You don't want to go through all the trouble of developing a great incentive plan only to have no one understand it, so be sure to allow plenty of time to communicate (over and over) the new plan design. These steps show a typical communication plan:

  1. High level power point presentation to the managers (review their plan first, and then explain their staff's plan)

  2. High level communication to the staff as a group (one off communications only lead to misinformation). Ask them questions and have them reiterate key parts of the plan back to you.

  3. Provide plan documents (see my article in the March Logistics Journal for more info on plan docs), so they have the full legal wording necessary to understand and abide by the plan rules. Give them a chance to ask questions in a one-on-one setting.

  4. Give them quota or goal sheets which show how much pay is earned at different levels of performance.

  5. Track their performance throughout the pay period, there should be no surprises.

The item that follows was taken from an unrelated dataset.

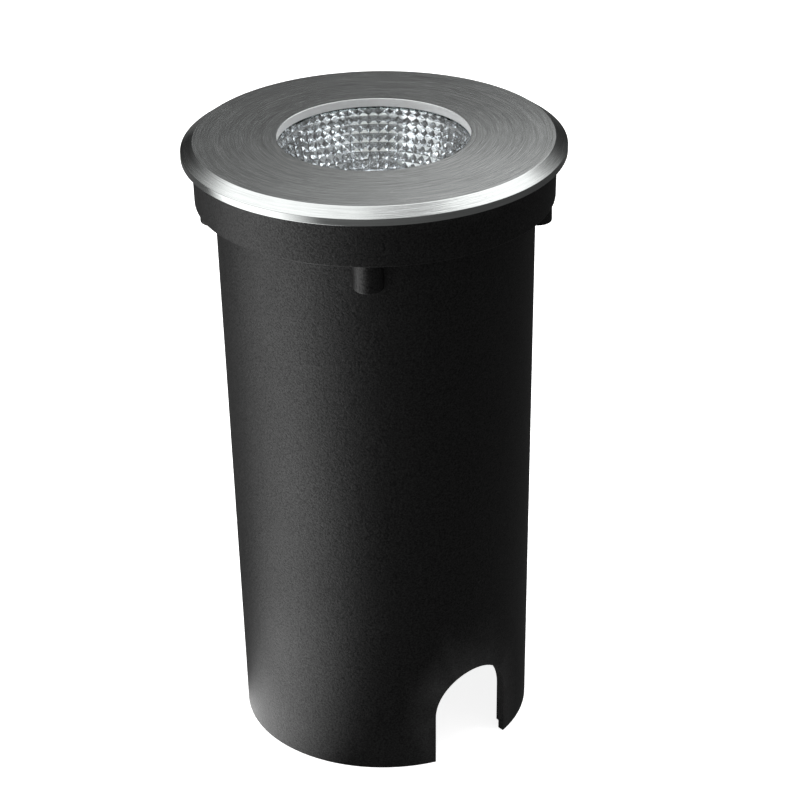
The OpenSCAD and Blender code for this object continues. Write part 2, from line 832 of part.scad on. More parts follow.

  6. Give them individual performance reports to go along with their incentive checks so they understand exactly why their pay was what it was.

These steps for plan design are the outline, but it is only a starter map, as the combinations of elements and mechanical design choices are truly limitless, which is what makes designing plans so much fun and why there is truly no correct answer to the question "what is the right plan design for a broker in the 3PL industry." The only right answer is the one that is right for you.